> _WORK TO BE COMPLETED_
Reproduce the data in its entirety, exactly as supplied.

> _PROVIDED DATA_
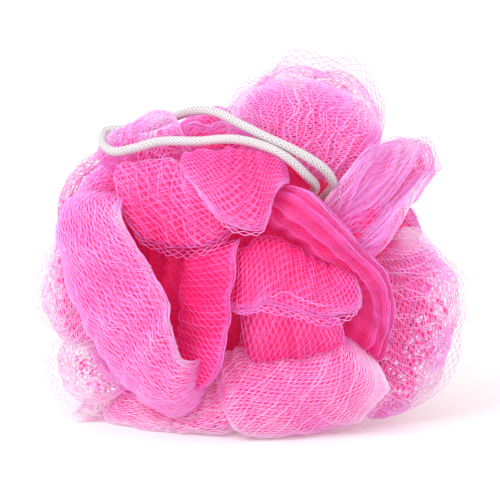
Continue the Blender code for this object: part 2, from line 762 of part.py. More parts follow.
def centre_on_origin(net, pieces):
    """Moves every piece so that the origin is the middle of the net's footprint."""
    bpy.context.view_layer.update()
    final = net.evaluated_get(bpy.context.evaluated_depsgraph_get())
    low, high = Vector(final.bound_box[0]), Vector(final.bound_box[6])
    holder = bpy.data.objects.new("sponge", None)
    bpy.context.scene.collection.objects.link(holder)
    holder.location = (-(low.x + high.x) / 2, -(low.y + high.y) / 2, 0.0)
    for piece in pieces:
        piece.parent = holder


def fill_pockets(obj):
    """Makes obj's modifiers final and fills the air pockets that its folds close in."""
    final = obj.evaluated_get(bpy.context.evaluated_depsgraph_get())
    mesh = bpy.data.meshes.new_from_object(final)
    work = bmesh.new()
    work.from_mesh(mesh)
    unseen = set(work.verts)
    while unseen:
        start = unseen.pop()
        island, front = {start}, [start]
        while front:
            for edge in front.pop().link_edges:
                for vert in edge.verts:
                    if vert in unseen:
                        unseen.discard(vert)
                        island.add(vert)
                        front.append(vert)
        volume = 0.0
        for face in {face for vert in island for face in vert.link_faces}:
            first, *rest = [vert.co for vert in face.verts]
            for a, b in zip(rest, rest[1:]):
                volume += first.dot(a.cross(b)) / 6
        if volume < CRUMB_SHARE * BALL_RADIUS_ACROSS**3:
            bmesh.ops.delete(work, geom=list(island), context="VERTS")
    work.to_mesh(mesh)
    work.free()
    obj.modifiers.clear()
    obj.data = mesh


def main():
    clear_scene()
    net = make_material("net", NET_PINK, 0.45)
    cord_white = make_material("braided_cord", CORD_WHITE, 0.7)
    tie_white = make_material("tie_string", TIE_WHITE, 0.7)
    body = make_bulk()
    body.data.materials.append(net)
    folds = [make_fold(fold) for fold in (*FRONT_FOLDS, *spread_folds())]
    join_by_boolean(body, "UNION", folds)
    fill_pockets(body)
    slim = body.modifiers.new("slim", "DECIMATE")
    slim.ratio = SLIM_SHARE
    cutters = make_cutters()
    join_by_boolean(body, "DIFFERENCE", cutters)
    cord = make_tube("hanging_cord", cord_points(), CORD_DIAMETER / 2, cord_white)
    centre_on_origin(body, [body, *cutters, cord, make_tie(tie_white), make_knot(cord_white)])


main()
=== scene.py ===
"""The look of a gathered-net bath sponge: net strands, the layers under them, and a braided hanging cord."""

import math
import random
from dataclasses import dataclass

import bmesh
import bpy
import numpy as np
from bpy.props import FloatProperty, FloatVectorProperty, PointerProperty
from bpy.types import Operator, Panel, PropertyGroup
from mathutils import Matrix, Vector
from mathutils.kdtree import KDTree


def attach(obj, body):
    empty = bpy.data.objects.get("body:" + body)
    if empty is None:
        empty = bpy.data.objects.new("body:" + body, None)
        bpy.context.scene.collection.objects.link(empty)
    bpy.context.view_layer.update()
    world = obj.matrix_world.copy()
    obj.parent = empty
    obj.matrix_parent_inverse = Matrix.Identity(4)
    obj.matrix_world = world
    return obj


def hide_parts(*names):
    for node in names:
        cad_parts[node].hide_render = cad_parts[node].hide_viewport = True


bl_info = {
    "name": "Net Bath Sponge",
    "version": (1, 0, 0),
    "blender": (4, 5, 0),
    "location": "View3D > Sidebar > Bath Sponge",
    "description": "Builds a gathered-net bath sponge with its braided cord and a small studio around it",
    "category": "Add Mesh",
}

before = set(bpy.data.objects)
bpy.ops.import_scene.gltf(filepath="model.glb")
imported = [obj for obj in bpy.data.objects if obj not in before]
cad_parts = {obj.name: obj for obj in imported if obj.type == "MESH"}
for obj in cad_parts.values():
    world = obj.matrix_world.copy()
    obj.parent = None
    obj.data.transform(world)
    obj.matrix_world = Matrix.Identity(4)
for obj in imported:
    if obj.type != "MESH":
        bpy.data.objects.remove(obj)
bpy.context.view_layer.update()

# The ball of folds, as it was built: a fold's points are given in per cent of these radii.
BALL_RADII = np.array([0.063, 0.058, 0.063])
CENTRE_HEIGHT = 0.0533
FLOOR_SOFTNESS = 0.006
FLAT_SPOT = 0.0020  # how far the ball is then let down, so that it rests on a flat spot
LOWEST = 0.0004  # how near the floor a fold comes
FACE_TIP = 8.0
FOOTPRINT_SHIFT = np.array([-0.00017, 0.00099, 0.0])
ANCHOR_REACH = 50.0
ANCHOR_LEAN = 0.3
ROOT_SHARE = 0.38
EDGE_ROUNDING = 0.30
END_ROUNDING = 0.16
BULK_REACH = 62.0
FOLD_THICKNESS = 0.0034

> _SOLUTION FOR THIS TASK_
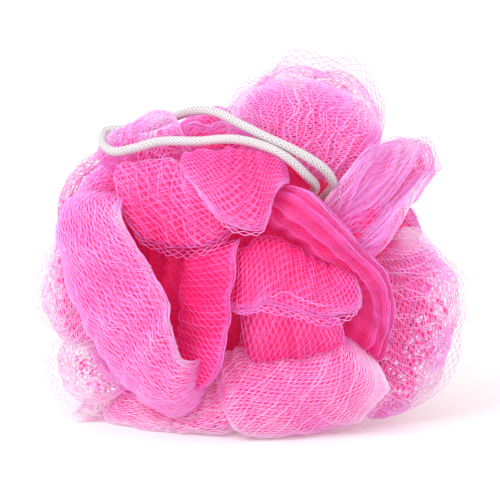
Continue the Blender code for this object: part 2, from line 762 of part.py. More parts follow.
def centre_on_origin(net, pieces):
    """Moves every piece so that the origin is the middle of the net's footprint."""
    bpy.context.view_layer.update()
    final = net.evaluated_get(bpy.context.evaluated_depsgraph_get())
    low, high = Vector(final.bound_box[0]), Vector(final.bound_box[6])
    holder = bpy.data.objects.new("sponge", None)
    bpy.context.scene.collection.objects.link(holder)
    holder.location = (-(low.x + high.x) / 2, -(low.y + high.y) / 2, 0.0)
    for piece in pieces:
        piece.parent = holder


def fill_pockets(obj):
    """Makes obj's modifiers final and fills the air pockets that its folds close in."""
    final = obj.evaluated_get(bpy.context.evaluated_depsgraph_get())
    mesh = bpy.data.meshes.new_from_object(final)
    work = bmesh.new()
    work.from_mesh(mesh)
    unseen = set(work.verts)
    while unseen:
        start = unseen.pop()
        island, front = {start}, [start]
        while front:
            for edge in front.pop().link_edges:
                for vert in edge.verts:
                    if vert in unseen:
                        unseen.discard(vert)
                        island.add(vert)
                        front.append(vert)
        volume = 0.0
        for face in {face for vert in island for face in vert.link_faces}:
            first, *rest = [vert.co for vert in face.verts]
            for a, b in zip(rest, rest[1:]):
                volume += first.dot(a.cross(b)) / 6
        if volume < CRUMB_SHARE * BALL_RADIUS_ACROSS**3:
            bmesh.ops.delete(work, geom=list(island), context="VERTS")
    work.to_mesh(mesh)
    work.free()
    obj.modifiers.clear()
    obj.data = mesh


def main():
    clear_scene()
    net = make_material("net", NET_PINK, 0.45)
    cord_white = make_material("braided_cord", CORD_WHITE, 0.7)
    tie_white = make_material("tie_string", TIE_WHITE, 0.7)
    body = make_bulk()
    body.data.materials.append(net)
    folds = [make_fold(fold) for fold in (*FRONT_FOLDS, *spread_folds())]
    join_by_boolean(body, "UNION", folds)
    fill_pockets(body)
    slim = body.modifiers.new("slim", "DECIMATE")
    slim.ratio = SLIM_SHARE
    cutters = make_cutters()
    join_by_boolean(body, "DIFFERENCE", cutters)
    cord = make_tube("hanging_cord", cord_points(), CORD_DIAMETER / 2, cord_white)
    centre_on_origin(body, [body, *cutters, cord, make_tie(tie_white), make_knot(cord_white)])


main()
=== scene.py ===
"""The look of a gathered-net bath sponge: net strands, the layers under them, and a braided hanging cord."""

import math
import random
from dataclasses import dataclass

import bmesh
import bpy
import numpy as np
from bpy.props import FloatProperty, FloatVectorProperty, PointerProperty
from bpy.types import Operator, Panel, PropertyGroup
from mathutils import Matrix, Vector
from mathutils.kdtree import KDTree


def attach(obj, body):
    empty = bpy.data.objects.get("body:" + body)
    if empty is None:
        empty = bpy.data.objects.new("body:" + body, None)
        bpy.context.scene.collection.objects.link(empty)
    bpy.context.view_layer.update()
    world = obj.matrix_world.copy()
    obj.parent = empty
    obj.matrix_parent_inverse = Matrix.Identity(4)
    obj.matrix_world = world
    return obj


def hide_parts(*names):
    for node in names:
        cad_parts[node].hide_render = cad_parts[node].hide_viewport = True


bl_info = {
    "name": "Net Bath Sponge",
    "version": (1, 0, 0),
    "blender": (4, 5, 0),
    "location": "View3D > Sidebar > Bath Sponge",
    "description": "Builds a gathered-net bath sponge with its braided cord and a small studio around it",
    "category": "Add Mesh",
}

before = set(bpy.data.objects)
bpy.ops.import_scene.gltf(filepath="model.glb")
imported = [obj for obj in bpy.data.objects if obj not in before]
cad_parts = {obj.name: obj for obj in imported if obj.type == "MESH"}
for obj in cad_parts.values():
    world = obj.matrix_world.copy()
    obj.parent = None
    obj.data.transform(world)
    obj.matrix_world = Matrix.Identity(4)
for obj in imported:
    if obj.type != "MESH":
        bpy.data.objects.remove(obj)
bpy.context.view_layer.update()

# The ball of folds, as it was built: a fold's points are given in per cent of these radii.
BALL_RADII = np.array([0.063, 0.058, 0.063])
CENTRE_HEIGHT = 0.0533
FLOOR_SOFTNESS = 0.006
FLAT_SPOT = 0.0020  # how far the ball is then let down, so that it rests on a flat spot
LOWEST = 0.0004  # how near the floor a fold comes
FACE_TIP = 8.0
FOOTPRINT_SHIFT = np.array([-0.00017, 0.00099, 0.0])
ANCHOR_REACH = 50.0
ANCHOR_LEAN = 0.3
ROOT_SHARE = 0.38
EDGE_ROUNDING = 0.30
END_ROUNDING = 0.16
BULK_REACH = 62.0
FOLD_THICKNESS = 0.0034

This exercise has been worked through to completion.